═════ Data section
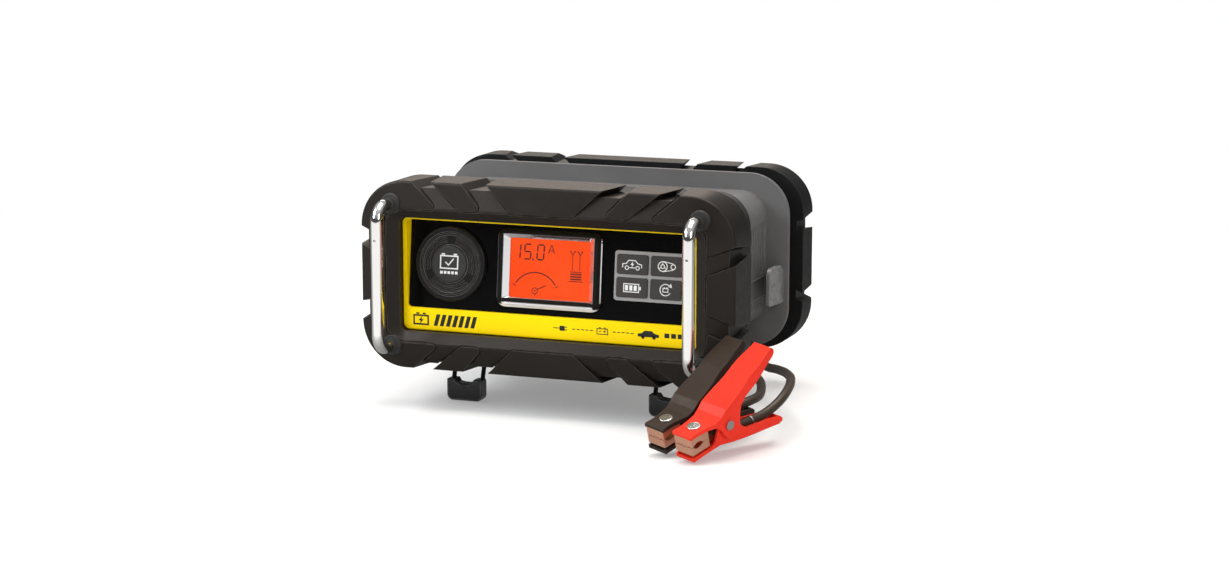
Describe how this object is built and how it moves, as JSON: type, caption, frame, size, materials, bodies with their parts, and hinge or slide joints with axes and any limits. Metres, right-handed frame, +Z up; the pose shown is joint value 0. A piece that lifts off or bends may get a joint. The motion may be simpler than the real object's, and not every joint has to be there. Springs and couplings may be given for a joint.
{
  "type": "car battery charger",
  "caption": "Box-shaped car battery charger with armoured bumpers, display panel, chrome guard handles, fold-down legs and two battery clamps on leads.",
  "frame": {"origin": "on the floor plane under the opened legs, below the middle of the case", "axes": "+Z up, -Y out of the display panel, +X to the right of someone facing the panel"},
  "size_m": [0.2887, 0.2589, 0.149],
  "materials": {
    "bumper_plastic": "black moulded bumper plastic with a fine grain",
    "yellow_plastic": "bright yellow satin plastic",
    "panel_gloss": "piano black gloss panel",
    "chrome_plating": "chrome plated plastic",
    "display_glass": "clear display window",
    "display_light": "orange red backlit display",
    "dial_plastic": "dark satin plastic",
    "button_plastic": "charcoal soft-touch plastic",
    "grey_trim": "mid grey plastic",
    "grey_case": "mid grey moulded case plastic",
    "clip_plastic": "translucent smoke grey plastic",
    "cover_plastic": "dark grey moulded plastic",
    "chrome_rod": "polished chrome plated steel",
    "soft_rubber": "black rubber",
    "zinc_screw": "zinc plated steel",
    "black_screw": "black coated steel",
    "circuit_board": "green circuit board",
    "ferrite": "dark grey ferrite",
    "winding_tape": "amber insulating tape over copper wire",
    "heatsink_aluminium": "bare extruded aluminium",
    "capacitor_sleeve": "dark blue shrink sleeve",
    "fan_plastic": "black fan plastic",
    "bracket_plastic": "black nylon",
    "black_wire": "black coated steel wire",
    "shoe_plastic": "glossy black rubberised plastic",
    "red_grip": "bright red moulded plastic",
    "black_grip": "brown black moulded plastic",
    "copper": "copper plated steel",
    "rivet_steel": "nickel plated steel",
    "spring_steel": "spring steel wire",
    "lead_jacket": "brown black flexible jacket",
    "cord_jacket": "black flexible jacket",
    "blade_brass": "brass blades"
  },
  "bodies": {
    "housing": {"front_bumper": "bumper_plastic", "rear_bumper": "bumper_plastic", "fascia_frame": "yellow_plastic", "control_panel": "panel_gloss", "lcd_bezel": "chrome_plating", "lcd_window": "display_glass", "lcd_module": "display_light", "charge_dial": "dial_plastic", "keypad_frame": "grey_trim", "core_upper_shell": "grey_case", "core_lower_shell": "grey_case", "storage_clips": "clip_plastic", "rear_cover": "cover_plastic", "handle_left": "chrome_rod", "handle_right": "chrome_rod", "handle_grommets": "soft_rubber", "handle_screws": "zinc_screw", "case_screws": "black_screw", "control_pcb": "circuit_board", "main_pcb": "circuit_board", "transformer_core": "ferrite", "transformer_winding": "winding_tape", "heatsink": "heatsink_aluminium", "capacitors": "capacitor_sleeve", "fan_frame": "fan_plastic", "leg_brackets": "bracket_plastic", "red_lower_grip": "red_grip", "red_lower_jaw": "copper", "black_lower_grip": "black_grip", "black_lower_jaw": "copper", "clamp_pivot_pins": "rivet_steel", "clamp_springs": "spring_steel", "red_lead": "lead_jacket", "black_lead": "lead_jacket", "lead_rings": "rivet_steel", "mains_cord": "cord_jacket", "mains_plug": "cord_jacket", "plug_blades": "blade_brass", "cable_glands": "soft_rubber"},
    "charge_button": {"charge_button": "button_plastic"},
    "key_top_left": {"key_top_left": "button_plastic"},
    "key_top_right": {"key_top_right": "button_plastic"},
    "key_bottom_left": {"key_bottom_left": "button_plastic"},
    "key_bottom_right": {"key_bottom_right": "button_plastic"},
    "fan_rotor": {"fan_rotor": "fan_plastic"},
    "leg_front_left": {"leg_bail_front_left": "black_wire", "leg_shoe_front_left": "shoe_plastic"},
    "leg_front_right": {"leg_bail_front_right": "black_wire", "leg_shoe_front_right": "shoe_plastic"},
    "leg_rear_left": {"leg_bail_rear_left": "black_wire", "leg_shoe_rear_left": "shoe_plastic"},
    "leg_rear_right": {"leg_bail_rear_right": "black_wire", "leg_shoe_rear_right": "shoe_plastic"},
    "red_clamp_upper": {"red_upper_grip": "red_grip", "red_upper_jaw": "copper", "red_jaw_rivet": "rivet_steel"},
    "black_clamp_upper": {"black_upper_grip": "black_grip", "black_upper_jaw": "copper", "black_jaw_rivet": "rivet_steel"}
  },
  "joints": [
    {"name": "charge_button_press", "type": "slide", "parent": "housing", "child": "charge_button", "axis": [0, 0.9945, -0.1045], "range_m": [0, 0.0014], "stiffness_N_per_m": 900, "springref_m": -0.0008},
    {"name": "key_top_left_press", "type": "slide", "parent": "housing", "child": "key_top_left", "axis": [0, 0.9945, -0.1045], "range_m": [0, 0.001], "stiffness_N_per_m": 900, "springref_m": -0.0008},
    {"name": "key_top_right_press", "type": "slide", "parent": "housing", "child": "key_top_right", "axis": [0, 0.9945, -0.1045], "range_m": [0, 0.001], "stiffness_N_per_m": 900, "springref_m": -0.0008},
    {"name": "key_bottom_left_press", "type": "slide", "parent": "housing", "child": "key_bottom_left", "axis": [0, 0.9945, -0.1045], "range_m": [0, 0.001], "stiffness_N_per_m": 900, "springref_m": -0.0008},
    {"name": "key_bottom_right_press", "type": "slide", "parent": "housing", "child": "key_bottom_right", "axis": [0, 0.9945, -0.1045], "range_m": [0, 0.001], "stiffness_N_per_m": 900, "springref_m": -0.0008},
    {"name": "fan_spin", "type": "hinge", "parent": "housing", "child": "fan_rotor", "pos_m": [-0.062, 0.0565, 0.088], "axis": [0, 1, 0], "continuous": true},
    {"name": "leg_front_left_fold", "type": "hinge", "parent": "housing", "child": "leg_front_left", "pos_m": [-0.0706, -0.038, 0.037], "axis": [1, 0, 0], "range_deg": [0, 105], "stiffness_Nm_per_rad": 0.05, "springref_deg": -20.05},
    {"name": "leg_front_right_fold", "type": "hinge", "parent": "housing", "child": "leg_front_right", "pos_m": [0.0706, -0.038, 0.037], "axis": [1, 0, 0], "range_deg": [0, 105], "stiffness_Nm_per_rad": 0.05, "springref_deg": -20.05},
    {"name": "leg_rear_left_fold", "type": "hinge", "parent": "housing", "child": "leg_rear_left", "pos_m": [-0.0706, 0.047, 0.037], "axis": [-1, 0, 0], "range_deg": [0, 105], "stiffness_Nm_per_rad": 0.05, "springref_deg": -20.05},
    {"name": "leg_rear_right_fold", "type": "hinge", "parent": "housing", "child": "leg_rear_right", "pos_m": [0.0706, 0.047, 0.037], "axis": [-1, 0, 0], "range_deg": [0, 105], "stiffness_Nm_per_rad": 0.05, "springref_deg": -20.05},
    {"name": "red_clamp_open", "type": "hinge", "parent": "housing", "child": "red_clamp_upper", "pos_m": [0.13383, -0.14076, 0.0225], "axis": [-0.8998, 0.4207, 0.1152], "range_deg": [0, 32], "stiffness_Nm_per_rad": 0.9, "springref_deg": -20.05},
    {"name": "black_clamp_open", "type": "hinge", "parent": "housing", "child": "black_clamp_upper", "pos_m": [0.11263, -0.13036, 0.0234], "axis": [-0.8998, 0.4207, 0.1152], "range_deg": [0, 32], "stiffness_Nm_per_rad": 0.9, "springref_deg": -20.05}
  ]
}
══════════
**Given problem**
Extract the listing in its entirety, matching it exactly.

**Task response**
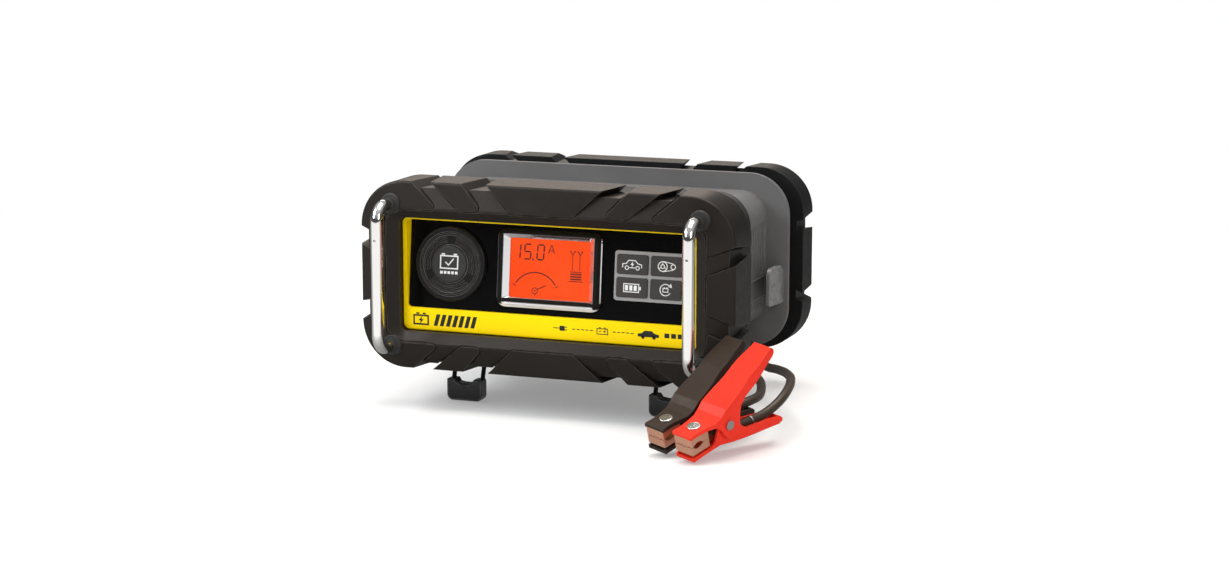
Describe how this object is built and how it moves, as JSON: type, caption, frame, size, materials, bodies with their parts, and hinge or slide joints with axes and any limits. Metres, right-handed frame, +Z up; the pose shown is joint value 0. A piece that lifts off or bends may get a joint. The motion may be simpler than the real object's, and not every joint has to be there. Springs and couplings may be given for a joint.
{
  "type": "car battery charger",
  "caption": "Box-shaped car battery charger with armoured bumpers, display panel, chrome guard handles, fold-down legs and two battery clamps on leads.",
  "frame": {"origin": "on the floor plane under the opened legs, below the middle of the case", "axes": "+Z up, -Y out of the display panel, +X to the right of someone facing the panel"},
  "size_m": [0.2887, 0.2589, 0.149],
  "materials": {
    "bumper_plastic": "black moulded bumper plastic with a fine grain",
    "yellow_plastic": "bright yellow satin plastic",
    "panel_gloss": "piano black gloss panel",
    "chrome_plating": "chrome plated plastic",
    "display_glass": "clear display window",
    "display_light": "orange red backlit display",
    "dial_plastic": "dark satin plastic",
    "button_plastic": "charcoal soft-touch plastic",
    "grey_trim": "mid grey plastic",
    "grey_case": "mid grey moulded case plastic",
    "clip_plastic": "translucent smoke grey plastic",
    "cover_plastic": "dark grey moulded plastic",
    "chrome_rod": "polished chrome plated steel",
    "soft_rubber": "black rubber",
    "zinc_screw": "zinc plated steel",
    "black_screw": "black coated steel",
    "circuit_board": "green circuit board",
    "ferrite": "dark grey ferrite",
    "winding_tape": "amber insulating tape over copper wire",
    "heatsink_aluminium": "bare extruded aluminium",
    "capacitor_sleeve": "dark blue shrink sleeve",
    "fan_plastic": "black fan plastic",
    "bracket_plastic": "black nylon",
    "black_wire": "black coated steel wire",
    "shoe_plastic": "glossy black rubberised plastic",
    "red_grip": "bright red moulded plastic",
    "black_grip": "brown black moulded plastic",
    "copper": "copper plated steel",
    "rivet_steel": "nickel plated steel",
    "spring_steel": "spring steel wire",
    "lead_jacket": "brown black flexible jacket",
    "cord_jacket": "black flexible jacket",
    "blade_brass": "brass blades"
  },
  "bodies": {
    "housing": {"front_bumper": "bumper_plastic", "rear_bumper": "bumper_plastic", "fascia_frame": "yellow_plastic", "control_panel": "panel_gloss", "lcd_bezel": "chrome_plating", "lcd_window": "display_glass", "lcd_module": "display_light", "charge_dial": "dial_plastic", "keypad_frame": "grey_trim", "core_upper_shell": "grey_case", "core_lower_shell": "grey_case", "storage_clips": "clip_plastic", "rear_cover": "cover_plastic", "handle_left": "chrome_rod", "handle_right": "chrome_rod", "handle_grommets": "soft_rubber", "handle_screws": "zinc_screw", "case_screws": "black_screw", "control_pcb": "circuit_board", "main_pcb": "circuit_board", "transformer_core": "ferrite", "transformer_winding": "winding_tape", "heatsink": "heatsink_aluminium", "capacitors": "capacitor_sleeve", "fan_frame": "fan_plastic", "leg_brackets": "bracket_plastic", "red_lower_grip": "red_grip", "red_lower_jaw": "copper", "black_lower_grip": "black_grip", "black_lower_jaw": "copper", "clamp_pivot_pins": "rivet_steel", "clamp_springs": "spring_steel", "red_lead": "lead_jacket", "black_lead": "lead_jacket", "lead_rings": "rivet_steel", "mains_cord": "cord_jacket", "mains_plug": "cord_jacket", "plug_blades": "blade_brass", "cable_glands": "soft_rubber"},
    "charge_button": {"charge_button": "button_plastic"},
    "key_top_left": {"key_top_left": "button_plastic"},
    "key_top_right": {"key_top_right": "button_plastic"},
    "key_bottom_left": {"key_bottom_left": "button_plastic"},
    "key_bottom_right": {"key_bottom_right": "button_plastic"},
    "fan_rotor": {"fan_rotor": "fan_plastic"},
    "leg_front_left": {"leg_bail_front_left": "black_wire", "leg_shoe_front_left": "shoe_plastic"},
    "leg_front_right": {"leg_bail_front_right": "black_wire", "leg_shoe_front_right": "shoe_plastic"},
    "leg_rear_left": {"leg_bail_rear_left": "black_wire", "leg_shoe_rear_left": "shoe_plastic"},
    "leg_rear_right": {"leg_bail_rear_right": "black_wire", "leg_shoe_rear_right": "shoe_plastic"},
    "red_clamp_upper": {"red_upper_grip": "red_grip", "red_upper_jaw": "copper", "red_jaw_rivet": "rivet_steel"},
    "black_clamp_upper": {"black_upper_grip": "black_grip", "black_upper_jaw": "copper", "black_jaw_rivet": "rivet_steel"}
  },
  "joints": [
    {"name": "charge_button_press", "type": "slide", "parent": "housing", "child": "charge_button", "axis": [0, 0.9945, -0.1045], "range_m": [0, 0.0014], "stiffness_N_per_m": 900, "springref_m": -0.0008},
    {"name": "key_top_left_press", "type": "slide", "parent": "housing", "child": "key_top_left", "axis": [0, 0.9945, -0.1045], "range_m": [0, 0.001], "stiffness_N_per_m": 900, "springref_m": -0.0008},
    {"name": "key_top_right_press", "type": "slide", "parent": "housing", "child": "key_top_right", "axis": [0, 0.9945, -0.1045], "range_m": [0, 0.001], "stiffness_N_per_m": 900, "springref_m": -0.0008},
    {"name": "key_bottom_left_press", "type": "slide", "parent": "housing", "child": "key_bottom_left", "axis": [0, 0.9945, -0.1045], "range_m": [0, 0.001], "stiffness_N_per_m": 900, "springref_m": -0.0008},
    {"name": "key_bottom_right_press", "type": "slide", "parent": "housing", "child": "key_bottom_right", "axis": [0, 0.9945, -0.1045], "range_m": [0, 0.001], "stiffness_N_per_m": 900, "springref_m": -0.0008},
    {"name": "fan_spin", "type": "hinge", "parent": "housing", "child": "fan_rotor", "pos_m": [-0.062, 0.0565, 0.088], "axis": [0, 1, 0], "continuous": true},
    {"name": "leg_front_left_fold", "type": "hinge", "parent": "housing", "child": "leg_front_left", "pos_m": [-0.0706, -0.038, 0.037], "axis": [1, 0, 0], "range_deg": [0, 105], "stiffness_Nm_per_rad": 0.05, "springref_deg": -20.05},
    {"name": "leg_front_right_fold", "type": "hinge", "parent": "housing", "child": "leg_front_right", "pos_m": [0.0706, -0.038, 0.037], "axis": [1, 0, 0], "range_deg": [0, 105], "stiffness_Nm_per_rad": 0.05, "springref_deg": -20.05},
    {"name": "leg_rear_left_fold", "type": "hinge", "parent": "housing", "child": "leg_rear_left", "pos_m": [-0.0706, 0.047, 0.037], "axis": [-1, 0, 0], "range_deg": [0, 105], "stiffness_Nm_per_rad": 0.05, "springref_deg": -20.05},
    {"name": "leg_rear_right_fold", "type": "hinge", "parent": "housing", "child": "leg_rear_right", "pos_m": [0.0706, 0.047, 0.037], "axis": [-1, 0, 0], "range_deg": [0, 105], "stiffness_Nm_per_rad": 0.05, "springref_deg": -20.05},
    {"name": "red_clamp_open", "type": "hinge", "parent": "housing", "child": "red_clamp_upper", "pos_m": [0.13383, -0.14076, 0.0225], "axis": [-0.8998, 0.4207, 0.1152], "range_deg": [0, 32], "stiffness_Nm_per_rad": 0.9, "springref_deg": -20.05},
    {"name": "black_clamp_open", "type": "hinge", "parent": "housing", "child": "black_clamp_upper", "pos_m": [0.11263, -0.13036, 0.0234], "axis": [-0.8998, 0.4207, 0.1152], "range_deg": [0, 32], "stiffness_Nm_per_rad": 0.9, "springref_deg": -20.05}
  ]
}